Corrente: This office is populated by many career prosecutors, and I don’t think any of them need to learn criminal law from me. They’ve been doing this for a long time and will continue to do so. I don’t see my relative lack of experience on the criminal side of things as a serious detriment to the office. An awful lot of what I’m doing is supervisory and policy-oriented.

NEIH. With respect to policies, you stated your office’s highest priority will be coordinating the anti-terrorism efforts of federal, state and local agencies in Rhode Island. What does that entail?

Corrente: What that entails is daily contact with all of the different agencies that are involved in the effort, to coordinate what people are doing and what people are finding out. We try, to the extent that we can, to serve as a hub for those agencies and for those efforts.

NEIH: Beyond antiterrorism intelligence work, what will be the targets of the U.S. Attorney’s Office in Rhode Island?

Corrente: One of the other priorities that I have laid out for the office during my tenure is the Project Safe Neighborhoods initiative, which really targets a two-headed monster: drugs and guns. In addition to that, I mentioned public corruption as a specific target, as well as environmental enforcement.

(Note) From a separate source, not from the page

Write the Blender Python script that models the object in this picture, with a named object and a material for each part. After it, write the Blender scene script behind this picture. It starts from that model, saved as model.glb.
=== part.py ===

NEIH: Why was environmental protection chosen as one of your priorities?

Corrente: Given the unique, natural resources that Rhode Island has to offer, and the importance of those resources within the state, I think it’s helpful every so often to remind people that the U.S. Attorney’s Office, along with the state Attorney General’s Office and the EPA on the federal side, all together play an active role in protecting those resources. There has been a long history of cooperation between the federal government and the states on those issues, and I just want to remind everybody that that’s not lost in the shuffle by any means. In the last decade or so, we have collected in excess of $60 million in fines and clean-up costs.

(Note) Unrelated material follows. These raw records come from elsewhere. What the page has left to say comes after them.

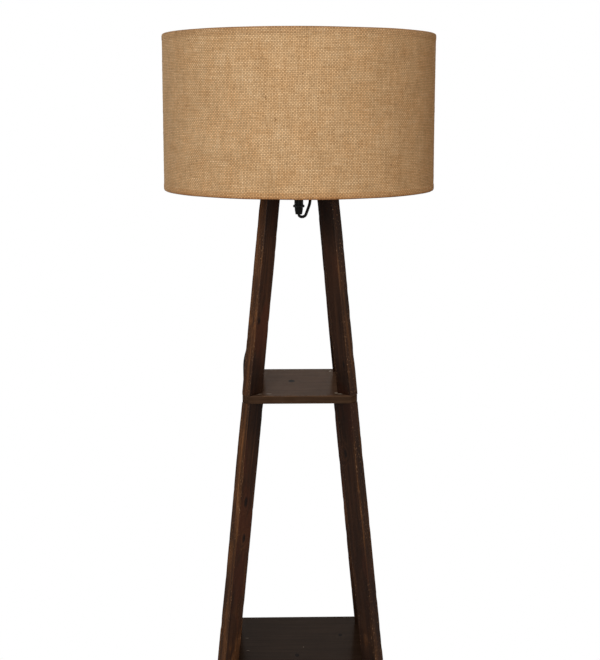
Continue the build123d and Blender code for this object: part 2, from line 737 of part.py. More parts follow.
with BuildPart() as switch_cover:
    with BuildSketch(Plane.XY.offset(parting)):
        with Locations(switch_centre):
            RectangleRounded(switch_length, switch_width, switch_corner)
    extrude(amount=switch_height - parting)
    fillet(switch_cover.faces().sort_by(Axis.Z)[-1].edges(), 2.5)
    with BuildSketch(Plane.XY.offset(parting)):
        with Locations(switch_centre):
            RectangleRounded(switch_length - 2 * switch_wall, switch_width - 2 * switch_wall,
                             switch_corner - switch_wall)
    extrude(amount=switch_height - parting - switch_wall, mode=Mode.SUBTRACT)
    with BuildSketch(Plane.XY.offset(parting)):
        with Locations(switch_centre):
            with GridLocations(switch_length - 18, 0, 2, 1):
                Circle(2.6)
                Circle(switch_screw_radius + screw_clearance, mode=Mode.SUBTRACT)
    extrude(amount=switch_height - parting - switch_wall / 2)
    ear_span = window_width + ear_thickness
    with Locations((switch_x, switch_y, switch_height - switch_wall / 2)):
        with GridLocations(0, ear_span, 1, 2):
            Box(5, ear_thickness, pivot_drop + 2.2 - switch_wall / 2,
                align=(Align.CENTER, Align.CENTER, Align.MAX))
    with BuildSketch(Plane.XZ.offset(-switch_y)):
        with Locations((switch_x, pivot_height)):
            Circle(pin_radius + pin_clearance)
    extrude(amount=ear_span, both=True, mode=Mode.SUBTRACT)
    with Locations((switch_x, switch_y, switch_height)):
        Box(window_length, window_width, 2 * switch_wall, mode=Mode.SUBTRACT)
finish(switch_cover.part, "switch_cover")

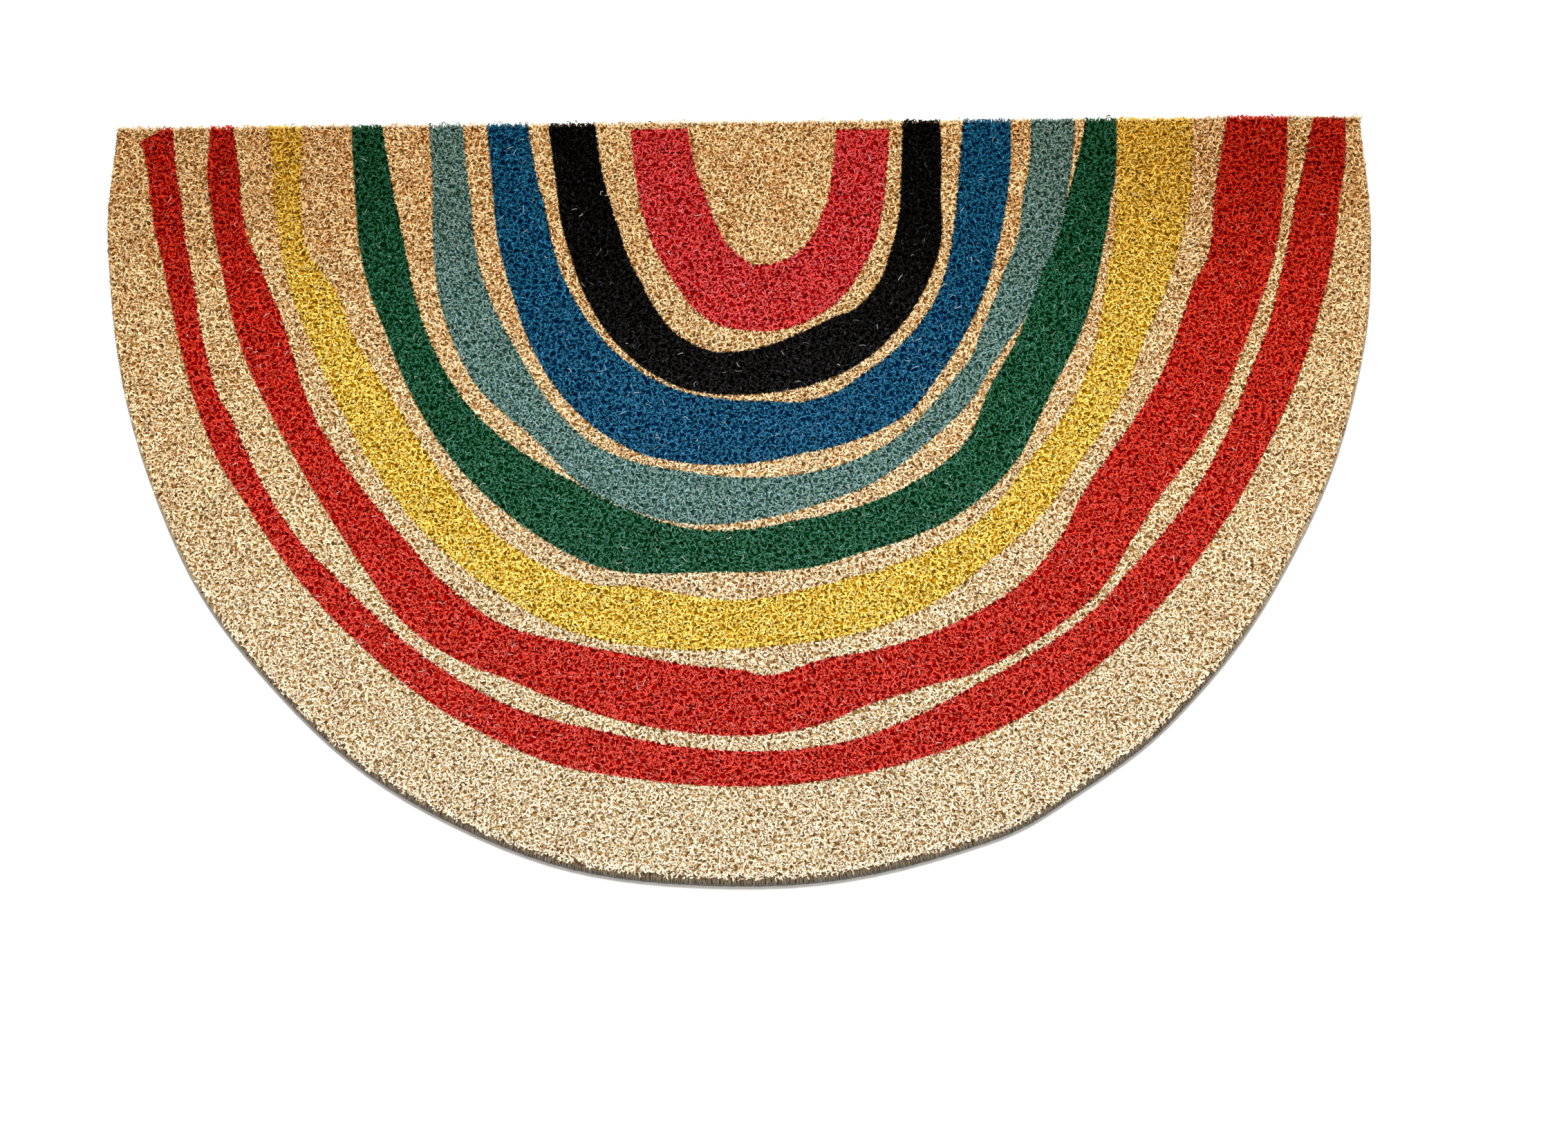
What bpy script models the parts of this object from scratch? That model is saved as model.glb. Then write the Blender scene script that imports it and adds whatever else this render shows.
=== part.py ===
"""Half-round coir doormat lying flat: a dense pile of coir on a thin grey backing sheet."""

import math

import bmesh
import bpy
from mathutils import Matrix, Vector

# Driving dimensions, in metres
WIDTH = 0.750
DEPTH = 0.450
THICKNESS = 0.015
BACKING_THICKNESS = 0.0025
LAYER_GAP = 0.0003
BACK_STEP = 0.0008
BACK_STEP_FROM_CENTRE = 0.286
BACK_STEP_RUN = 0.006
CORNER_DROP = 0.0010
BACKING_EDGE_SHOWING = 0.0015
PILE_LEAN_IN = 0.0045

# The rim follows a circle whose centre lies ahead of the straight back cut
RIM_RADIUS = WIDTH / 2
BACK_Y = DEPTH / 2
RIM_CENTRE_Y = RIM_RADIUS - DEPTH / 2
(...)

NEIH: What, if anything, can be done about Rhode Island’s track record for public corruption?

Corrente: That’s another broad topic. I can’t get into pending investigations or even the existence or lack of existence of those investigations. I can say, generally speaking, that we’re going to devote all of the resources, all the attention and all the energy that we can to do everything that’s within the power of this office to make sure that we’re getting out there proactively and finding these kinds of deals and then prosecuting them as aggressively as we can.

NEIH: You take being a political unknown as a compliment. How do you hope to remain that way?

Corrente: Pretty much the same way I’ve gotten here. I have never really been known as a political figure. I’ve even tried to conduct my practice, up to now, in such a way that politics were never a factor in what I was doing. And I hope to be able to conduct myself in this office in the same way.

NEIH: Do you hope to effect a change in the culture of the office?

Corrente: What I want to instill – and I don’t mean to suggest this is a departure from past practice – is an atmosphere where we’re cognizant of playing by the rules and observing the ethical boundaries that guide us here. It’s critically important that the people who deal with this office know that they can trust us implicitly when we tell them something, whether it be the defense bar or the courts. I want it to be known as an apolitical office. I don’t want anybody to think that because I was appointed by X or Y, that that’s going to have a bearing on how we run the office. And I want the message to be out there that this is not a soft or lazy government office. We’re just not going to be outworked by anybody.